As the anniversary approached, I wasn’t sure how to acknowledge it. Typically I watch the memorials and say some prayers and make a promise to myself to not forget. I also often post a quote- “Now, we have inscribed a new memory alongside those others. It’s a memory of tragedy and shock, of loss and mourning. But not only of loss and mourning. It’s also a memory of bravery and self-sacrifice, and the love that lays down its life for a friend–even a friend whose name it never knew,” spoken by President George W. Bush on 12/11/01. Still love these words- specifically, the parts about the self-sacrifice and the love that was so abundant in the US post the attack. If only there were a way to inspire that sort of unity, selflessness and service in the absence of absolute catastrophe. Perhaps, we need to start with ourselves. Filling our own lives with presence and unconditional love and living in the moment and doing for others.

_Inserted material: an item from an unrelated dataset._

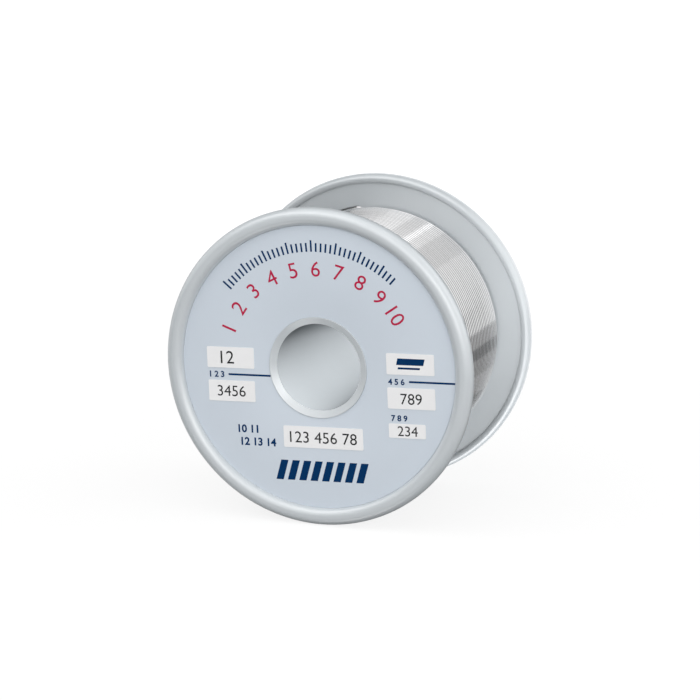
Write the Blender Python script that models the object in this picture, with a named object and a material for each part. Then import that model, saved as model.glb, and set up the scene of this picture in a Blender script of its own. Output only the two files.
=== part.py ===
"""A wound spool of solder wire: two beaded flanges on a ribbed core, with a paper label on the front.

The spool's axis lies along Y and its labelled front faces -Y. It stands on the rims of its flanges,
with +Z up and the origin in the middle of the bore. All sizes are in metres.
"""

import math

import bmesh
import bpy
from mathutils import Matrix, Vector

MM = 0.001

# Overall sizes
FLANGE_RADIUS = 36.5 * MM
TRAVERSE_WIDTH = 40.9 * MM  # between the inner faces of the flanges
BORE_RADIUS = 10.0 * MM

# Flange moulding
WEB_THICKNESS = 1.7 * MM
BEAD_WIDTH_OUTSIDE = 4.13 * MM
BEAD_HEIGHT_OUTSIDE = 1.55 * MM
BEAD_WIDTH_INSIDE = 2.1 * MM
BEAD_HEIGHT_INSIDE = 0.65 * MM
BEAD_LAND = 0.5 * MM  # flat crown that the spool lies on
COLLAR_DEPTH = 5.0 * MM
COLLAR_WALL = 1.1 * MM
COLLAR_DRAFT = 0.15 * MM
COLLAR_LEAD_IN = 0.35 * MM

# Core moulding
BORE_DRAFT = 0.45 * MM  # how much narrower the bore is at the rear, on its radius
HUB_WALL = 1.6 * MM
HUB_PROUD = 0.25 * MM  # how far the hub ring stands in front of the label
HUB_LAND = 0.35 * MM
MOUTH_DEPTH = 0.6 * MM
RIB_HEIGHT = 1.9 * MM
RIB_THICKNESS = 1.2 * MM
RIB_COUNT = 6
BARREL_WALL = 1.3 * MM
END_RELIEF = 0.3 * MM

# Wire slot in the rear flange, an arc with round ends
SLOT_WIDTH = 2.8 * MM
SLOT_SHOWING = 0.25 * MM  # how far the slot reaches past the winding
SLOT_START = math.radians(102.0)
SLOT_END = math.radians(119.0)

# Winding
FREEBOARD = 7.5 * MM  # from the surface of the winding to the edge of the flanges
WIRE_DIAMETER = 1.0 * MM

# Label and stickers
LABEL_THICKNESS = 0.10 * MM
STICKER_THICKNESS = 0.08 * MM
STICKER_CORNER = 0.3 * MM
PRINT_TURN = math.radians(2.4)
ARTWORK_RADIUS = 32.3 * MM  # label radius that the stickers below are laid out for
STICKERS = {
    # name: (centre x, centre z, width, height) on the label, in millimetres
    "grade_sticker": (-21.05, 1.55, 11.4, 4.85),
    "wire_size_sticker": (-21.05, -6.20, 11.3, 4.85),
    "order_number_sticker": (0.60, -16.20, 19.1, 5.0),
    "mark_sticker": (22.00, 1.65, 11.3, 4.85),
    "net_weight_sticker": (22.00, -6.20, 11.3, 4.85),
    "flux_sticker": (20.75, -13.70, 8.75, 3.3),
}

# Clearances
FIT = 0.15 * MM  # between mouldings that plug together
SEAT = 0.3 * MM  # between the winding and the plastic that holds it
GLUE = 0.02 * MM  # film under the label and the stickers

# Smoothness
FACETS = 72
CURVE_STEPS = 5

# Sizes that follow
HUB_RADIUS = BORE_RADIUS + HUB_WALL
BARREL_BORE = HUB_RADIUS + RIB_HEIGHT
BARREL_RADIUS = BARREL_BORE + BARREL_WALL
WINDING_RADIUS = FLANGE_RADIUS - FREEBOARD
FACE = TRAVERSE_WIDTH / 2  # from the middle of the spool to a flange's inner face
RECESS = FACE + WEB_THICKNESS
LABEL_FACE = RECESS + GLUE + LABEL_THICKNESS
HUB_END = LABEL_FACE + HUB_PROUD
CROWN = RECESS + BEAD_HEIGHT_OUTSIDE
BEAD_MIDDLE = (FACE - BEAD_HEIGHT_INSIDE + CROWN) / 2
LABEL_RADIUS = FLANGE_RADIUS - BEAD_WIDTH_OUTSIDE - FIT


def clear_scene():
    for obj in list(bpy.data.objects):
        bpy.data.objects.remove(obj, do_unlink=True)


def surface(name, colour, roughness, metallic=0.0):
    """A plain surface of one colour, given as red, green and blue."""
    made = bpy.data.materials.new(name)
    made.use_nodes = True
    shader = made.node_tree.nodes["Principled BSDF"]
    shader.inputs["Base Color"].default_value = (*colour, 1.0)
    shader.inputs["Roughness"].default_value = roughness
    shader.inputs["Metallic"].default_value = metallic
    return made


def finished(name, bm, material):
    """The object made from a closed bmesh, smooth across its shallow edges."""
    bmesh.ops.recalc_face_normals(bm, faces=bm.faces)
    mesh = bpy.data.meshes.new(name)
    bm.to_mesh(mesh)
    bm.free()
    mesh.shade_smooth()
    mesh.set_sharp_from_angle(angle=math.radians(35.0))
    obj = bpy.data.objects.new(name, mesh)
    obj.data.materials.append(material)
    bpy.context.scene.collection.objects.link(obj)
    return obj


def turned(name, profile, material):
    """A ring turned about Y from a closed profile of (radius, y) points.

    The profile starts half a facet round from +X, so that a flat facet lies at the bottom.
    """
    bm = bmesh.new()
    start = Matrix.Rotation(math.pi / FACETS, 4, "Y")
    corners = [bm.verts.new(start @ Vector((radius, y, 0.0))) for radius, y in profile]
    edges = [bm.edges.new(pair) for pair in zip(corners, corners[1:] + corners[:1])]
    bmesh.ops.spin(
        bm, geom=corners + edges, cent=(0.0, 0.0, 0.0), axis=(0.0, 1.0, 0.0),
        angle=2.0 * math.pi, steps=FACETS, use_duplicate=False,
    )
    bmesh.ops.remove_doubles(bm, verts=bm.verts, dist=0.001 * MM)
    return finished(name, bm, material)


def extruded(name, outline, low, high, material):
    """A plate with an outline of (x, z) points, from y = low to y = high."""
    bm = bmesh.new()
    near = [bm.verts.new((x, low, z)) for x, z in outline]
    plate = bm.faces.new(near)
    pushed = bmesh.ops.extrude_face_region(bm, geom=[plate])["geom"]
    far = [item for item in pushed if isinstance(item, bmesh.types.BMVert)]
    bmesh.ops.translate(bm, verts=far, vec=(0.0, high - low, 0.0))
    return finished(name, bm, material)


def arc(centre, across, along, start, end, steps=CURVE_STEPS):
    """Points of an elliptical arc from angle start to angle end, both included."""
    angles = [math.radians(start + (end - start) * i / steps) for i in range(steps + 1)]
    return [(centre[0] + across * math.cos(a), centre[1] + along * math.sin(a)) for a in angles]


def helper(obj):
    """Marks an object as a guide that only shapes another one."""
    obj.hide_render = True
    obj.display_type = "WIRE"
    return obj


def combine(obj, other, operation):
    step = obj.modifiers.new(f"{operation.lower()}_{other.name}", "BOOLEAN")
    step.operation = operation
    step.object = helper(other)


def radial_bar(name, angle, inner, outer, width, low, high, material):
    """A straight bar that runs out from the axis at an angle, between two radii."""
    bm = bmesh.new()
    bmesh.ops.create_cube(bm, size=1.0)
    bmesh.ops.scale(bm, verts=bm.verts, vec=(outer - inner, high - low, width))
    bmesh.ops.translate(bm, verts=bm.verts, vec=((inner + outer) / 2, (low + high) / 2, 0.0))
    bmesh.ops.rotate(bm, verts=bm.verts, cent=(0, 0, 0), matrix=Matrix.Rotation(-angle, 3, "Y"))
    return finished(name, bm, material)


def bead_profile():
    """The rim bead from the web's inner face, over the rim, to the floor of the label recess.

    Points are (radius, distance from the middle of the spool).
    """
    inner_half = BEAD_WIDTH_INSIDE / 2
    outer_half = (BEAD_WIDTH_OUTSIDE - BEAD_LAND) / 2
    inner_crown = FLANGE_RADIUS - inner_half
    outer_crown = FLANGE_RADIUS - outer_half
    over_inside = BEAD_MIDDLE - (FACE - BEAD_HEIGHT_INSIDE)
    over_outside = CROWN - BEAD_MIDDLE
    points = arc((inner_crown, FACE), inner_half, BEAD_HEIGHT_INSIDE, 180, 270, 3)
    points += arc((inner_crown, BEAD_MIDDLE), inner_half, over_inside, -90, 0)[1:]
    points += arc((outer_crown, BEAD_MIDDLE), outer_half, over_outside, 0, 90)[1:]
    points += arc((outer_crown - BEAD_LAND, RECESS), outer_half, BEAD_HEIGHT_OUTSIDE, 90, 180)
    return points


def flange(name, side, material):
    """A flange on the side -1 (front) or 1 (rear), with a slotted collar that plugs into the barrel."""
    hole = HUB_RADIUS + FIT
    collar_outer = BARREL_BORE - FIT
    collar_inner = collar_outer - COLLAR_WALL
    collar_end = FACE - COLLAR_DEPTH
    profile = [
        (hole, RECESS),
        (hole, FACE),
        (collar_inner, FACE),
        (collar_inner, collar_end),
        (collar_outer - COLLAR_LEAD_IN - COLLAR_DRAFT, collar_end),
        (collar_outer - COLLAR_DRAFT, collar_end + COLLAR_LEAD_IN),
        (collar_outer, FACE),
    ]
    profile += bead_profile()
    obj = turned(name, [(radius, side * y) for radius, y in profile], material)
    low, high = sorted((side * (FACE - 0.5 * FIT), side * (collar_end - END_RELIEF)))
    for i in range(RIB_COUNT):
        slot = radial_bar(
            f"{name}_rib_slot_{i + 1}", rib_angle(i), collar_inner - FIT, BARREL_BORE + FIT,
            RIB_THICKNESS + 2 * FIT, low, high, material,
        )
        combine(obj, slot, "DIFFERENCE")
    return obj


def rib_angle(index):
    return 2.0 * math.pi * (index + 0.5) / RIB_COUNT


def wire_slot(material):
    """Cutter for the rear flange's wire slot, an arc that reaches just past the winding."""
    middle = WINDING_RADIUS + SLOT_SHOWING - SLOT_WIDTH / 2
    half = SLOT_WIDTH / 2
    steps = 6

    def along(radius, start, end):
        angles = [start + (end - start) * i / steps for i in range(steps + 1)]
        return [(radius * math.cos(a), radius * math.sin(a)) for a in angles]

    def round_end(angle, first):
        centre = (middle * math.cos(angle), middle * math.sin(angle))
        turn = math.degrees(angle) + first
        return arc(centre, half, half, turn, turn + 180, steps)[1:-1]

    outline = along(middle + half, SLOT_START, SLOT_END) + round_end(SLOT_END, 0)
    outline += along(middle - half, SLOT_END, SLOT_START) + round_end(SLOT_START, 180)
    return extruded("wire_slot_cutter", outline, FACE - SEAT, RECESS + SEAT, material)


def hub_profile():
    """The drafted bore tube, with a chamfered mouth and a narrow flat land at each end."""
    land = HUB_RADIUS - HUB_LAND
    inner = HUB_END - MOUTH_DEPTH
    return [
        (BORE_RADIUS, -inner),
        (land, -HUB_END),
        (HUB_RADIUS, -HUB_END),
        (HUB_RADIUS, HUB_END),
        (land, HUB_END),
        (BORE_RADIUS - BORE_DRAFT, inner),
    ]


def core(material):
    """The bore tube and the winding barrel, joined by ribs into one moulding."""
    obj = turned("core", hub_profile(), material)
    end = FACE - END_RELIEF
    barrel_profile = [(BARREL_BORE, -end), (BARREL_RADIUS, -end), (BARREL_RADIUS, end), (BARREL_BORE, end)]
    combine(obj, turned("barrel_guide", barrel_profile, material), "UNION")
    for i in range(RIB_COUNT):
        rib = radial_bar(
            f"rib_guide_{i + 1}", rib_angle(i), HUB_RADIUS - HUB_WALL / 2, BARREL_BORE + BARREL_WALL / 2,
            RIB_THICKNESS, -end + END_RELIEF, end - END_RELIEF, material,
        )
        combine(obj, rib, "UNION")
    return obj


def winding(material):
    """The wound wire as the outer shape of all its turns, rounded where the end turns lie."""
    inner = BARREL_RADIUS + SEAT
    end = FACE - SEAT
    edge = WIRE_DIAMETER / 2
    rear = arc((WINDING_RADIUS - edge, end - edge), edge, edge, 0, 90, 3)
    front = [(radius, -y) for radius, y in reversed(rear)]
    return turned("solder_wire", [(inner, -end)] + front + rear + [(inner, end)], material)


def front_label(material):
    """The paper ring in the recess of the front flange."""
    inner = HUB_RADIUS + FIT
    back = -(RECESS + GLUE)
    profile = [(inner, -LABEL_FACE), (LABEL_RADIUS, -LABEL_FACE), (LABEL_RADIUS, back), (inner, back)]
    return turned("front_label", profile, material)


def sticker(name, x, z, width, height, material):
    """A small white sticker on the label, with rounded corners."""
    scale = LABEL_RADIUS / ARTWORK_RADIUS
    half_width = scale * width * MM / 2 - STICKER_CORNER
    half_height = scale * height * MM / 2 - STICKER_CORNER
    signs = [(1, 1), (-1, 1), (-1, -1), (1, -1)]
    outline = []
    for quarter, (sx, sz) in enumerate(signs):
        centre = (sx * half_width, sz * half_height)
        outline += arc(centre, STICKER_CORNER, STICKER_CORNER, 90 * quarter, 90 * quarter + 90, 3)
    front = -(LABEL_FACE + GLUE + STICKER_THICKNESS)
    obj = extruded(name, outline, front, -(LABEL_FACE + GLUE), material)
    turn = Matrix.Rotation(-PRINT_TURN, 4, "Y")
    obj.matrix_world = turn @ Matrix.Translation((scale * x * MM, 0.0, scale * z * MM))
    return obj


def build():
    clear_scene()
    plastic = surface("moulded_plastic", (0.68, 0.71, 0.73), 0.35)
    solder = surface("solder", (0.72, 0.72, 0.73), 0.3, 1.0)
    label_paper = surface("label_paper", (0.54, 0.61, 0.69), 0.45)
    sticker_paper = surface("sticker_paper", (0.86, 0.86, 0.87), 0.5)

    flange("front_flange", -1, plastic)
    rear = flange("rear_flange", 1, plastic)
    combine(rear, wire_slot(plastic), "DIFFERENCE")
    core(plastic)
    winding(solder)
    front_label(label_paper)
    for name, (x, z, width, height) in STICKERS.items():
        sticker(name, x, z, width, height, sticker_paper)


build()
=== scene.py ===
import math

import bmesh
import bpy
import numpy as np
from mathutils import Matrix, Vector

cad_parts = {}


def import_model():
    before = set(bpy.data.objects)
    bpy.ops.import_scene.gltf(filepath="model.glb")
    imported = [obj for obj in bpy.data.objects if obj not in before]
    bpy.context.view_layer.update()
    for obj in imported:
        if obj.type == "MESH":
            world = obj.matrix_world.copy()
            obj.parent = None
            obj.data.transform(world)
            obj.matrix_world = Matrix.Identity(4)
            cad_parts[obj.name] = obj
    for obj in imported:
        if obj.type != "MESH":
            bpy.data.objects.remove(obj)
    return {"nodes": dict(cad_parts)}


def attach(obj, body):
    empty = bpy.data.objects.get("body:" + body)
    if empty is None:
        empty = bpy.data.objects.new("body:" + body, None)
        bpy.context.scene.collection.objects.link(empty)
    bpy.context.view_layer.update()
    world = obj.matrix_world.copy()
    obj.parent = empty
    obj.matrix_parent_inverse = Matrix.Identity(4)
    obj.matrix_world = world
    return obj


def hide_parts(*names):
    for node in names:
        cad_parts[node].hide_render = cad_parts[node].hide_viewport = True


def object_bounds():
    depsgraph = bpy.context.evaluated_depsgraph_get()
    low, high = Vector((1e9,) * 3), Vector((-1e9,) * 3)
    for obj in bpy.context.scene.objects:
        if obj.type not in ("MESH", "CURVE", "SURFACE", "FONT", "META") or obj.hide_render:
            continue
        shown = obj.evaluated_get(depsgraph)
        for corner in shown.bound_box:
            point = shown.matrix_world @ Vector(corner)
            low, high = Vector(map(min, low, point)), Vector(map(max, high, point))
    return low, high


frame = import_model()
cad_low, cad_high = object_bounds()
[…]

So today, on this typical, uneventful Sunday, I commemorated 9/11 by being present. I drank in my son’s smiles and cuddles. I laughed with my husband. I took a few moments to let myself cry. I didn’t stress about the work week, or that the kitchen is always a mess, or that I haven’t slept longer than 5 hours since 2015. I promised myself that I will not forget what’s important. I remembered that life is beautiful. That the amount that I have to be thankful for is truly astounding. That 15 years ago people spent their typical, uneventful Sunday’s doing typical, uneventful Sunday things for the very last time. I will never forget.